Oh sure, there are other better more scholarly ways to approach this type of project. I could have made notes for years, use a fancy program to put the notes in order or whatever. But that's not what happened. What did happen is a Christmas present.

I had been feeling, especially after my last milestone birthday, that I better get going and start preparing all of the collected research and family biographies in such a way so as to tempt a future generation to jump in again. And we all know that I'll be long gone when that happens! All along I've been keeping things organized and tidy as well as backed up. Made sure the appropriate people have certain passwords and account info. Have scanned a lot and there are still some of Mom's binders that could be scanned too, but that's filler work for a rainy day. Now I feel that these family histories are just the thing I've wanted so that I can be sure the work is carried on.

These are the families.

I know the story about when Grandpa Kelly went to Florida and came back and announced to grandma that he was selling the house and moving to Florida. That's when she told him that the house was in her name! Too good not to pass on!

I know the story.

I know the story.

I know the story.
And now, so will they.

Wednesday, November 2, 2016

What to do with your genealogy files and research?

So, what do we do? Leave it to a library or archive? Find a family member who wants to carry on? All of those have their benefits and flaws. Ugh.

Recently I was thinking about how to share Mom and my genealogy research with my brother. He's curious but not an avid user. And my sister too. She's interested but hasn't the time to delve in. So of course as a first step I synced my Ancestry member tree with my Family Tree Maker and the printed out some reports. Was going to have that bound but it looked boring, even to me and I love this stuff. So, how could I make it look spiffy and interesting? If it looked sexy then there was a chance that my sibs or some family member might pick it up and give a look, maybe read some of it and get further interested.

One of the things I did here on the blog a while back was the Surname Saturday blogging prompt. Did it for the major surnames on the tree back about four generations. Click here to see one about the Workman family. I posted them dutifully for a while them other things caught my attention. You know how it goes. But those Surname Saturday posts were the closest thing I had to a write-up on the various lines, so I started there and drug one out to see if it would work as a base for something interesting.

Workman was the first up. I had a lot of info on that line and jumped right in editing the Surname Saturday post. It went pretty well and moved along seemingly under it's own steam. Added some old photos, then stories from childhood about relatives on this line, especially those about Grandma Kelly whose line this is. Added wills, land deeds and court documents because brother and sister are both lawyers. I grabbed up anything that explored the story of the Workmans going back as far as I knew and had researched and that takes us back to about 1600.

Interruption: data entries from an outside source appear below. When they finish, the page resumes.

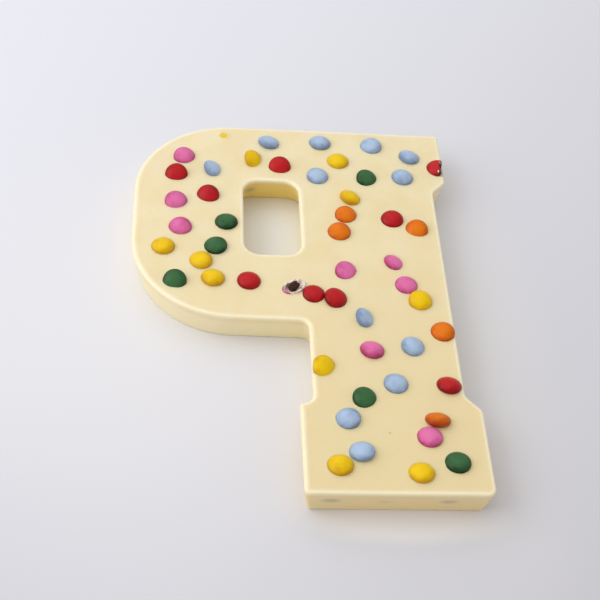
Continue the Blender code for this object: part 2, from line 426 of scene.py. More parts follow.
def placed(x, y, lean, heading, rise):
    """Middle in metres and axes of a lentil whose short axis leans towards heading, rise above the face."""
    lean, heading = math.radians(lean), math.radians(heading)
    downhill = np.array([math.cos(heading), math.sin(heading), 0])
    up = np.array([0, 0, 1.0])
    short = math.sin(lean) * downhill + math.cos(lean) * up
    first = math.cos(lean) * downhill - math.sin(lean) * up
    return np.array([x, y, TOP + rise]) * MM, np.stack([first, np.cross(short, first), short])


lentils["candy_yellow_stem"] = placed(*STEM_CANDY)
sunk_in = [*lentils.values(), placed(*SERIF_CANDY), placed(*BROKEN_CANDY)]
MIDDLES = np.array([middle for middle, axes in sunk_in]) / MM
AXES = np.array([axes for middle, axes in sunk_in])
SIZES = np.array([LENTIL_SIZE] * (len(sunk_in) - 1) + [CRUSHED_SIZE])
FORMS = np.einsum("kai,ka,kaj->kij", AXES, SIZES**-2, AXES)
FLAT = FORMS[:, :2, :2]
DEPTH = TOP - MIDDLES[:, 2]
SHIFT = -np.linalg.solve(FLAT, (FORMS[:, :2, 2] * DEPTH[:, None])[..., None])[..., 0]
SECTION_MIDDLE = MIDDLES[:, :2] + SHIFT
SECTION_SIZE = 1 - FORMS[:, 2, 2] * DEPTH**2 + np.einsum("ki,kij,kj->k", SHIFT, FLAT, SHIFT)


def shares(points):
    """For each point and lentil: 0 at the middle of the lentil's cut by the face, 1 on the cut's edge."""
    away = points[:, None, :2] - SECTION_MIDDLE
    return np.sqrt(np.einsum("nki,kij,nkj->nk", away, FLAT, away) / SECTION_SIZE)


def depths(points):
    """Heights of each lentil's lower and upper surface above each point, or not-a-number beside it."""
    away = points[:, None, :2] - MIDDLES[:, :2]
    middle = np.einsum("nki,ki->nk", away, FORMS[:, :2, 2])
    rest = np.einsum("nki,kij,nkj->nk", away, FLAT, away) - 1
    inside = middle**2 - FORMS[:, 2, 2] * rest
    root = np.sqrt(np.where(inside > 0, inside, np.nan))
    low, high = ((-middle + sign * root) / FORMS[:, 2, 2] + MIDDLES[:, 2] for sign in (-1, 1))
    return low, high


print(len(sunk_in), "lentils sit in the face")

# %% [markdown]
# The face. The chocolate was still soft when the lentils went in, so it is fine and smooth beside them:
# it creeps up each one by a fifth of a millimetre, and it lies in low waves between them. The points are
# rings round each lentil, a few rings inside the rim and a loose grid over the rest, and a Delaunay
# triangulation joins them. Below a lentil the face dips just under the lentil's lower side.

# %% Face of the slab
GRID = 1.3
RIM_RINGS = (1.25, 1.6, 2.1, 2.8, 3.7)
LIP_HEIGHT, LIP_INSET, LIP_WIDTH = 0.10, 2.0, 0.7
CREEP_HEIGHT, CREEP_WIDTH = 0.22, 0.55
CLEARANCE = 0.03
WAVE_HEIGHT, RIPPLE_HEIGHT = 0.045, 0.02
RING_SHARES = (0, 0.35, 0.6, 0.78, 0.9, 0.96, 0.985, 1.0, 1.015, 1.035, 1.065, 1.11, 1.17, 1.25, 1.36, 1.5)
RING_POINTS = 44
RING_GAP, RIM_GAP = 0.08, 0.1


def inside(polygon, points):
    """True for points inside a closed polygon: a ray from each crosses its sides an odd number of times."""
    x, y = points[:, :1], points[:, 1:2]
    x0, y0 = polygon.T
    x1, y1 = np.roll(polygon, -1, 0).T
    crosses = (y0 > y) != (y1 > y)
    where = x0 + (y - y0) * (x1 - x0) / np.where(y1 == y0, 1, y1 - y0)
    return (crosses & (x < where)).sum(1) % 2 == 1


def on_slab(points, inset):
    """True for points that are at least inset inside both outlines, which are taken with fewer points."""
    coarse = 3
    around, hole = outline(OUTLINE, inset)[::coarse], outline(HOLE, inset)[::coarse]
    return inside(around, points) & ~inside(hole, points)


def waves(points):
    """Low waves in millimetres: sums of sines whose crests cross each other at odd angles."""
    x, y = points[:, 0], points[:, 1]
    wide = np.sin(x / 9.1 + y / 17.0 + 0.4) + np.sin(y / 11.3 - x / 23.0 + 2.1) + np.sin(x / 15.7 - y / 8.3)
    fine = np.sin(x / 2.9 + y / 3.7) * np.sin(y / 3.1 - x / 5.3 + 1.3)
    return WAVE_HEIGHT * wide + RIPPLE_HEIGHT * fine


def rings_round_lentils():
    """Rings at RING_SHARES of each lentil's cut, kept where that lentil is the nearest one."""
    turn = np.linspace(0, 2 * math.pi, RING_POINTS, endpoint=False)
    sizes, ways = np.linalg.eigh(FLAT / SECTION_SIZE[:, None, None])
    half_axes = ways / np.sqrt(sizes)[:, None, :]
    circle = np.array(RING_SHARES)[:, None, None] * directions(turn)
    points = SECTION_MIDDLE[:, None, None] + np.einsum("kij,rtj->krti", half_axes, circle)
    owner = np.broadcast_to(np.arange(len(MIDDLES))[:, None, None], points.shape[:3]).ravel()
    points = points.reshape(-1, 2)
    own = shares(points)
    nearest = own[np.arange(len(points)), owner] <= own.min(1) + 1e-6
    return np.unique(np.round(points[nearest], 5), axis=0)


def grid_points(step, shift=0.0):
    """A square grid over the letter's box, with each second row moved along by shift."""
    x, y = np.meshgrid(np.arange(-HALF_WIDTH, HALF_WIDTH, step), np.arange(-HALF_HEIGHT, HALF_HEIGHT, step))
    x = x + shift * (np.arange(len(x)) % 2)[:, None]
    return np.c_[x.ravel(), y.ravel()]


def open_face():
    """A loose grid, each second row half a step along, and rings inside the rim."""
    grid = grid_points(GRID, GRID / 2)
    grid = grid[on_slab(grid, RIM_RINGS[-1] + GRID / 2)]
    rings = [outline(corners, inset) for corners in (OUTLINE, HOLE) for inset in RIM_RINGS]
    points = np.concatenate([grid, *rings])
    return points[shares(points).min(1) > RING_SHARES[-1] + RING_GAP]


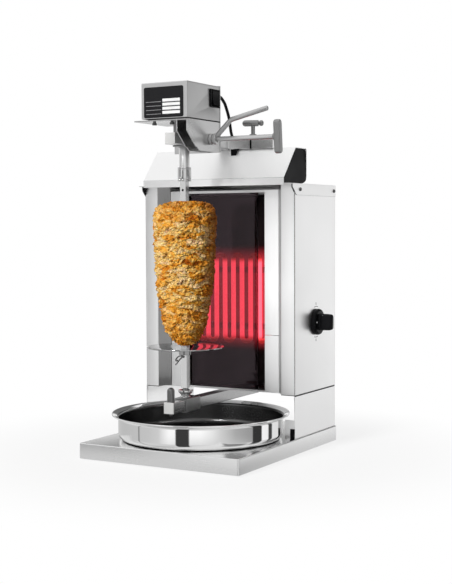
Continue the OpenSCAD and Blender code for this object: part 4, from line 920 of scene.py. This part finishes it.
# ---------------------------------------------------------------- arms
def arms():
    # the lower arm is a darker copy of the tube steel: painted shade
    for node, mat, z in (("lower_arm", "tube_low", LOW_ARM_Z), ("upper_arm", "tube", ARM_Z)):
        soften(node, mat, "housing", "tube_steel", 0.3, 4, long_edges(1, (0, z), ARM_HALF, 6), 1.9)
    soften("arm_end_caps", "white", "housing", "white_plastic", 0.5, 3)
    across = long_edges(0, (SUPPORT_Y, ARM_Z), ARM_HALF, 3)
    soften("support_tube", "tube_x", "housing", "tube_steel", 0.3, 4, across, 1.7)
    soften("clamp_pad", "rubber", "housing", "black_plastic", 0.3)
    soften("bar_wedge", "black", "housing", "black_plastic", 0.6, 3)
    low = LOW_ARM_Z - ARM_HALF
    prof = [(0, low - 9), (1.0, low - 9), (3.0, low - 5.5), (3.0, low - 2.0), (3, 103.7), (6.3, 103.7),
        (6.3, 121.0)]
    prof += [(6.3 * cosd(a), 121.4 + 6.3 * sind(a)) for a in range(10, 90, 13)] + [(0, 127.7)]
    screw = lathe("stop_screw_turned", prof, "stop_screw", (0, -138, 0), n=64)
    stand_for(screw, "stop_screw", "grey_metal", "stop_screw")
    top = 548.3
    stem = turned("t_stem", [(0, top - 7.7), (3.5, top - 7.7), (3.5, top + 0.12), (6.5, top + 0.12),
        (6.5, top + 6.0), (5.6, top + 6.9), (3.5, top + 6.9), (3.5, top + 22), (0, top + 22)], 0.4, 3, "t_screw",
        (55, 50, 0), n=48)
    prof = [(0, -19)] + [(5.5 * sind(t), -13.5 - 5.5 * cosd(t)) for t in range(12, 91, 13)]
    prof += [(5.5, 8.6), (5.1, 9.6), (3.0, 10.2), (3.0, 11.2), (4.6, 12.0)]
    prof += [(4.6 + 0.5 * sind(t), 12.0 + 3.2 * (1 - cosd(t))) for t in (45, 90)]
    prof += [(5.1 * cosd(t), 15.2 + 3.8 * sind(t)) for t in range(15, 90, 15)] + [(0, 19)]
    bar = lathe("t_bar", prof, "t_screw", (0, 0, 0), "x", 40)
    bar.data.transform(Matrix.Translation(mm(55, 50, top + 21 + 5.0)) @ Matrix.Rotation(math.radians(18), 4, "Z"))
    stand_for(joined("cross_screw_head", [stem, bar]), "cross_screw", "grey_metal", "cross_screw")


# ---------------------------------------------------------------- drive head
COVER_FRONT, COVER_TOP = -153.3, 628.9


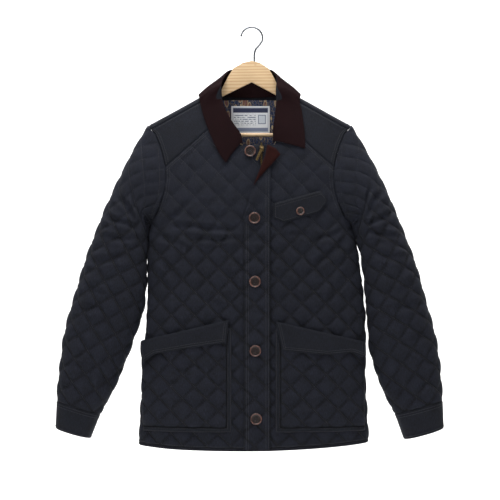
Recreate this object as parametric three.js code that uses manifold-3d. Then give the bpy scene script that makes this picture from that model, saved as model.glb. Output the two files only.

Of course, there was special attention paid to calling out family stories and conjecture versus facts and documents. I am still conflicted about footnotes and if they should be included. Seems too counterproductive to keeping up interest in the document if the pages look bogged down with sources. But I do want to include them. End of chapter? End of book? Feeling like there's no 'right' answer.

The approach here is for it to read like a personal conversation with my sibs, having a chat about the ancestors, telling what was exciting about them. Sharing the mysteries still to be uncovered, the evidence that's not enough to draw a conclusion, yet. And pictures and old documents, maps. Visual salt and pepper.

Even though the Surname Saturday posts gave me a start, this has become so much more! I started with just three pages and I'm up to 35 and no where near finished. I'm excited because this isn't just a lineage chart, it's the saga of one American family that's emblematic of so many others. As I go, I come to understand much more about the long arc of our family's story in America. It helps me see the elements that makes us, us.

Not yet finished but I have until the holidays. What I can say is that it's coming along better than I envisioned and at this point, it practically writing itself.